In some cases, we tried to tailor the message to your type of buyer. This is something that we used to do for hotels and destinations. If you were looking for a vacation in Barcelona, it could mean a lot of things. Maybe you were going to see football, or art. So we took the fact that you were interested in a vacation in Barcelona and combined it with your interests. Then we would show you an ad about Barcelona and add some football elements into it. And if we knew that you were into art, we could do something around that. A lot of partners are at that level of sophistication now but it was pretty innovative back then.

Building inside Meta

At Meta, you keep on ideating and building. For instance, you found a solution to measure how much advertisers are spending on third party creatives. How did you stumble upon this idea?

Actually, that’s a pretty straightforward solution. The problem was with measuring the impact of our creative partners. With Ad Tech partners who make API calls to create campaigns, we can link the revenue of a campaign to the specific partner who created it, but with creative partners it’s harder. If you think of Vidmob for example : they generated a video for a client and sent it to him.
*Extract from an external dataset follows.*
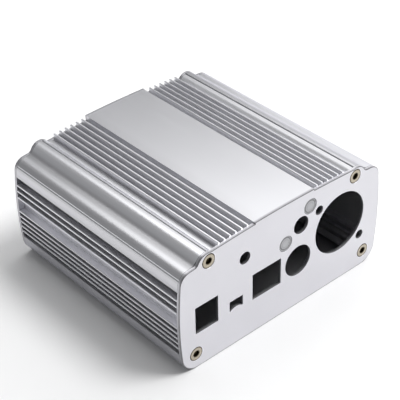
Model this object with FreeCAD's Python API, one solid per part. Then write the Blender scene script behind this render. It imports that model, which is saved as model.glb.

At some point, someone at the client’s organisation will upload this video to Meta and will use it in a campaign. How can you tell that this video should be attributed to Vidmob? You can’t because there’s nothing that links this video to the partner.

So what we did was to use a mechanism of meta-tags, similar to what was used on MP3 files back in the days. The same mechanism exists also for media files, it’s called XMP and was developed by Adobe a few years back. What we are doing is to ask partners to add these XMP tags to the videos and images they create, then whenever a creative is being uploaded to Meta, we check the file to see if there are any meta-tags attached to it. If we identify that this file was created by one of our partners, we link it to the campaign’s revenue. It’s not really a complicated solution, but it works because it’s easy to implement on the partner’s end.

We provided our creative partners with open source tools to tag the files as well. We also offered a no-code solution, developed by another Meta business partner called Integromat. They developed an XMP tagging component, which allows any partner or any business to connect this component to a Google Drive or Dropbox, and to tag files in an automated way.

It seems everyone is encouraged to start new things at Meta. Could you talk about this work environment?

As an entrepreneur, I was really happy to discover that no one is really micromanaging you and that you have full autonomy to do whatever you like to do, as long as you deliver and are aligned with the priorities and goals of the greater team. At Meta, we try to hire good people and then we let them do what they’re best at.

Lastly and since you are an expert in the domain, what would be your top productivity tips for the people reading this?

I am very passionate about productivity. I run productivity sessions at Meta and for a few external companies. Since I believe that your martech community is tech savvy I would recommend exploring platforms like Integromat, for example, and really try to automate everything in your life: connect systems to one another, create business flows and automate repetitive tasks or anything else for which you can draw a flowchart.

And do it not because you want to squeeze an additional twenty tasks into your day, do it to become more stress-free and productive. I always try to combine the technology around us with behavioral changes because it is much more effective to try and change behaviour when you have the right tools and technology to support it. It’s not about waking up at 05:00 am. I wake up at 09:00 am, knowing that 30% of my inbox was processed by automated rules without me even having to think about it. In the end, being productive allows you to do the things you love and that’s the real win.